DATA BLOCK >>

──────────

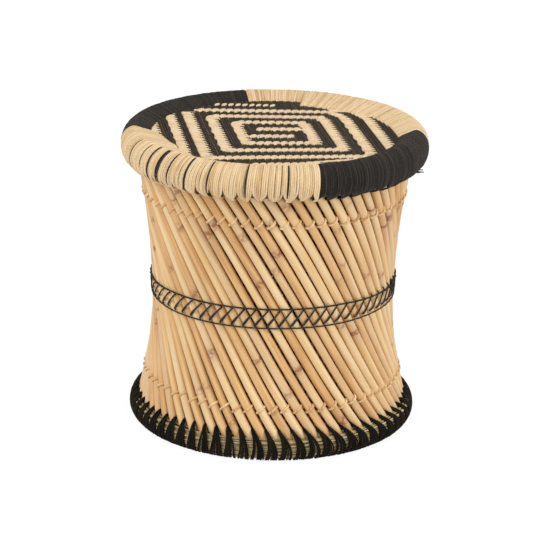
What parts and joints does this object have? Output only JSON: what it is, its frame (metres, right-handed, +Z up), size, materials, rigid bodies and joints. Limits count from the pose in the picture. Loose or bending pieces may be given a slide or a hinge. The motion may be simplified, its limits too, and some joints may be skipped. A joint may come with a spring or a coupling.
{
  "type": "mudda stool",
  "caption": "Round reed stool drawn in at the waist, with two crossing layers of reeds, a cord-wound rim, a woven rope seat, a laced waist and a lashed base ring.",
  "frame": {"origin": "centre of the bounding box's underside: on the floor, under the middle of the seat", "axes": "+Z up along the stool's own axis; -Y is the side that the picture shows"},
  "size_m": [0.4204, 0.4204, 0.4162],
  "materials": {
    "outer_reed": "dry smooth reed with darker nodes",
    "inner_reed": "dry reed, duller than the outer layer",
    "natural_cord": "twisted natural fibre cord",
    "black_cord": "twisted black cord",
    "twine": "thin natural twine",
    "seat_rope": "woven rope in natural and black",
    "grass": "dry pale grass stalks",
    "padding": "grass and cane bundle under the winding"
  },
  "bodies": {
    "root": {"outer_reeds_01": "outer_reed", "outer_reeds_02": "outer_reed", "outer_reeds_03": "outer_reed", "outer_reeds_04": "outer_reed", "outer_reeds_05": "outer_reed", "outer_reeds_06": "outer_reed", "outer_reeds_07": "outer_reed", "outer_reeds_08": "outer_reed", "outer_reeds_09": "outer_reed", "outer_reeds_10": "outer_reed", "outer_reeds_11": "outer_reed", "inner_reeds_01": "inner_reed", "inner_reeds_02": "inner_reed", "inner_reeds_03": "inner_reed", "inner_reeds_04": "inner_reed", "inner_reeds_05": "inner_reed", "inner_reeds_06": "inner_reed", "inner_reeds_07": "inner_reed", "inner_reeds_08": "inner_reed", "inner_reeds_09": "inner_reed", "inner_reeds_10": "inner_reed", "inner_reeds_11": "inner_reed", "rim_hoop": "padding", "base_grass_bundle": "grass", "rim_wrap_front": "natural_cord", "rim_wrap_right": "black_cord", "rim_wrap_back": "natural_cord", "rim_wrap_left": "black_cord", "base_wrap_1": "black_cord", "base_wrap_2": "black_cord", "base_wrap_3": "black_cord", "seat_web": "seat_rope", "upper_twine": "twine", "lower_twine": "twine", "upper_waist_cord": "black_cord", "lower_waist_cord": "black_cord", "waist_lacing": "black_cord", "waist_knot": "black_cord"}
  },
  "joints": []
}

──────────

WHAT YOU NEED TO DO >> Go through the listing above and locate each line that holds the word "materials". Copy those lines.

WRITTEN REPLY >>
What parts and joints does this object have? Output only JSON: what it is, its frame (metres, right-handed, +Z up), size, materials, rigid bodies and joints. Limits count from the pose in the picture. Loose or bending pieces may be given a slide or a hinge. The motion may be simplified, its limits too, and some joints may be skipped. A joint may come with a spring or a coupling.
  "materials": {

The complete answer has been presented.